LAUSR

Rapidly and accurately predicting on-site peak ground velocity (PGV) is important for earthquake hazard mitigation. Traditional methods used to predict PGV involve a single physics-based parameter, such as the peak displacement (Pd) or squared velocity integral (IV2) techniques; deep-learning methods involve a single neural network model, such as the convolutional neural network (CNN) or recurrent neural network (RNN) models, to extract feature for estimating the PGV. Here, based on the training dataset from earthquake events that occurred in Japan, we construct a hybrid deep-learning network (HybridNet) for predicting on-site PGV, which consists of CNN and RNN feature extraction blocks.
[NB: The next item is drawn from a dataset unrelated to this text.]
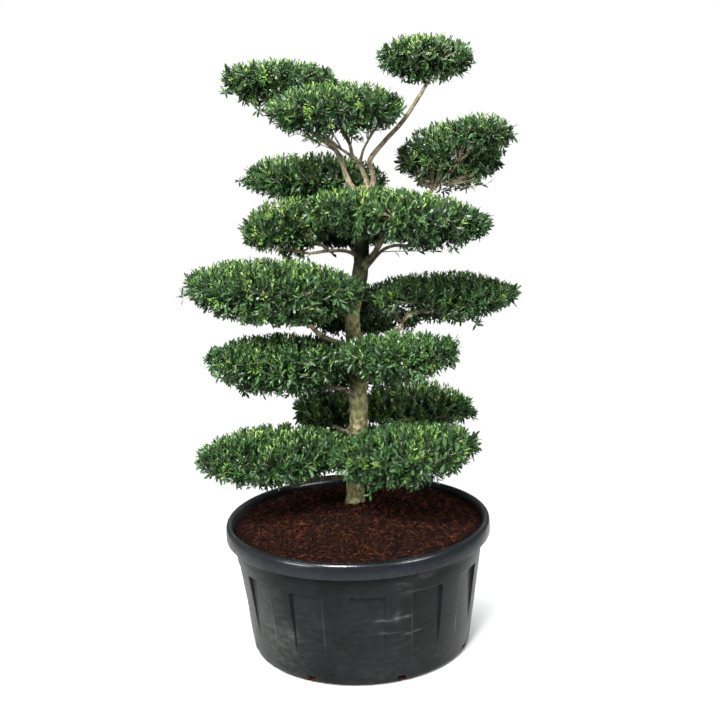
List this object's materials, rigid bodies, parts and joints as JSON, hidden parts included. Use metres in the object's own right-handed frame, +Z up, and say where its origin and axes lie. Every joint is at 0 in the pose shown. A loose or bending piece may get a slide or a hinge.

We use physics-based feature time series, waveforms, and a site feature from a single station as the input of HybridNet model. In addition, we concatenate the features from the CNN block, RNN block, and site feature to predict the on-site PGV. We show that concerning the standard deviation of error, the mean absolute error, and the coefficient of determination for PGV prediction, the HybridNet model exhibits better performance on the test dataset than the baseline models. In addition, the potential damage zone (PDZ) can be predicted by interpolating the predicted PGVs at the stations. Based on the predicted PGV of the HybridNet model, we investigate the feasibility of PDZ estimation on five earthquakes ( $M \ge6.5$ ). Also, we find that within a few seconds after the arrival of P-wave, the predicted PDZ is consistent well with the PGV ShakeMap obtained from the U.S. Geological Survey.